I know I’m sounding like a downer on this. I’m not really. Actually, I appreciate the image, and world, that beer companies in general try to provide for us. It’s a simple place where the girls are pretty, the beverages are plentiful and the biggest problem you’ll ever face is which baseline pleasure you want first. (Beef, Booze or Babes?)
But for now I guess I’ll have to be content with watching the party bus speed past and learning to enjoy the mental images it touches off as it passes. Living inside a beer commercial is a dream only guys like Ashton Kutcher or maybe William Shatner (once upon a time) get to experience but for Budweiser to give the rest of us even a weekend chance at such a life is pretty cool. I think that partying with the “Bud Big Rig” would be a hell of a lotta fun for anybody, whether they are willing to admit it or not.

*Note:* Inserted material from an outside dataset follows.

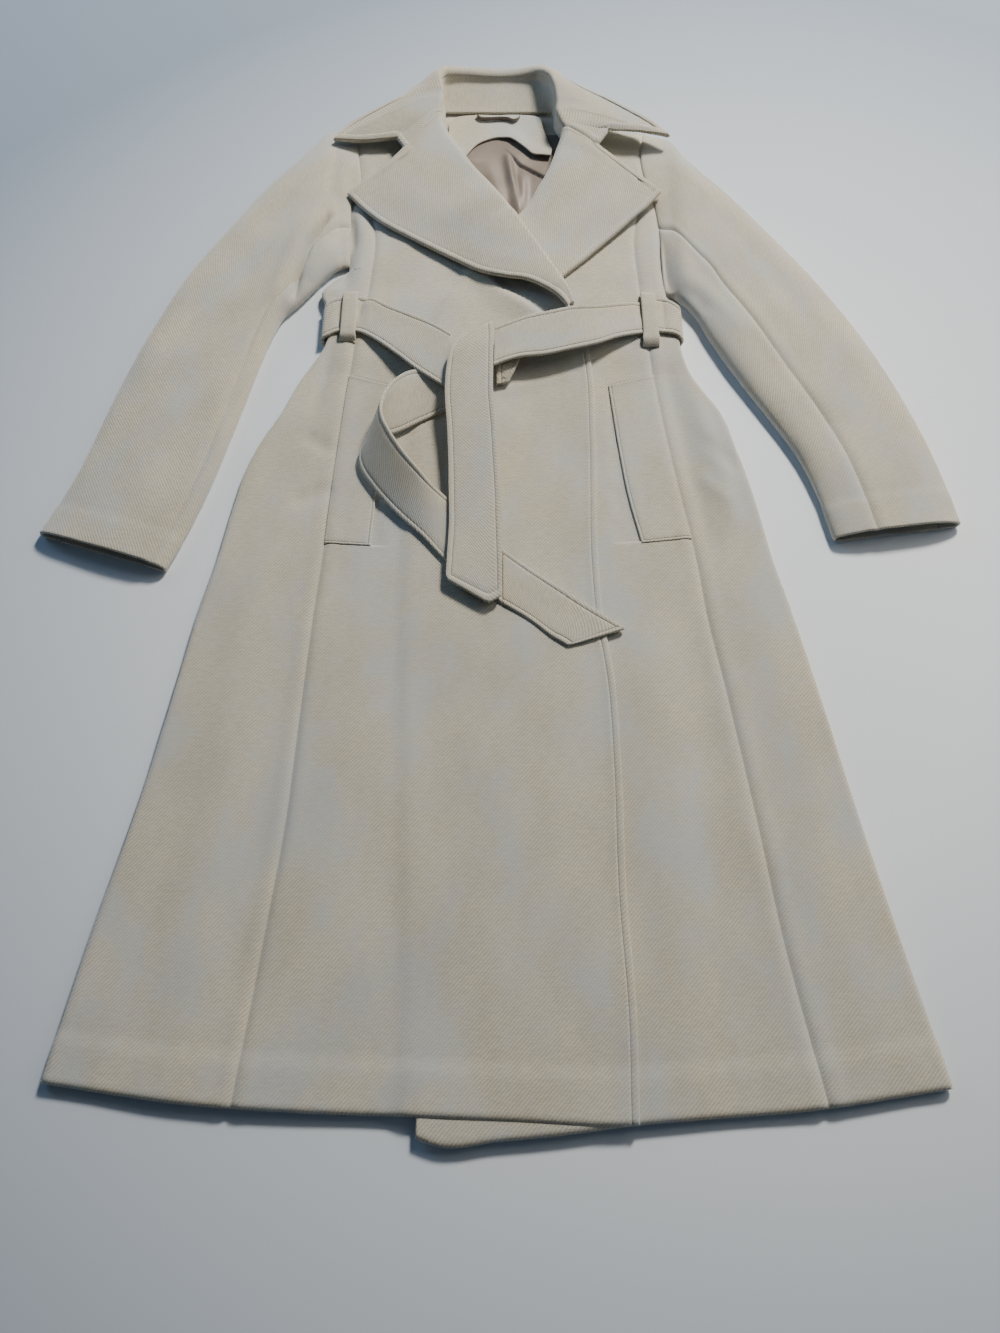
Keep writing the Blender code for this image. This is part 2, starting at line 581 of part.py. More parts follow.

Next time I’ll remember to stick my thumb out.
SPECIAL NOTE: In the past I have gone on at length about Costco and what a super-cool, amazing chain they are. I raved on and on about their service, their concept, and their diamond in the crown, best in the business return policy. Well this week I had to put that return policy to the test and I was shocked. I admit freely that my requested return was a tough one, a real long shot (I did have the receipt though) but I was still stunned by the outcome. Not only did they take the item back with no hassles whatsoever but I was treated with a courtesy and a respect that was almost reverential. My sincere thanks go out to the entire Costco store in general and Manager Mike Gazso in particular. Call me a sucky kiss up but I was totally blown away by the way I was treated and I had to say so. So don’t shuffle, walk or meander – go stuff your pockets with cash and run full tilt as fast as you can to Costco and buy every single thing in sight. For me there is officially no better or safer place to buy ANYTHING!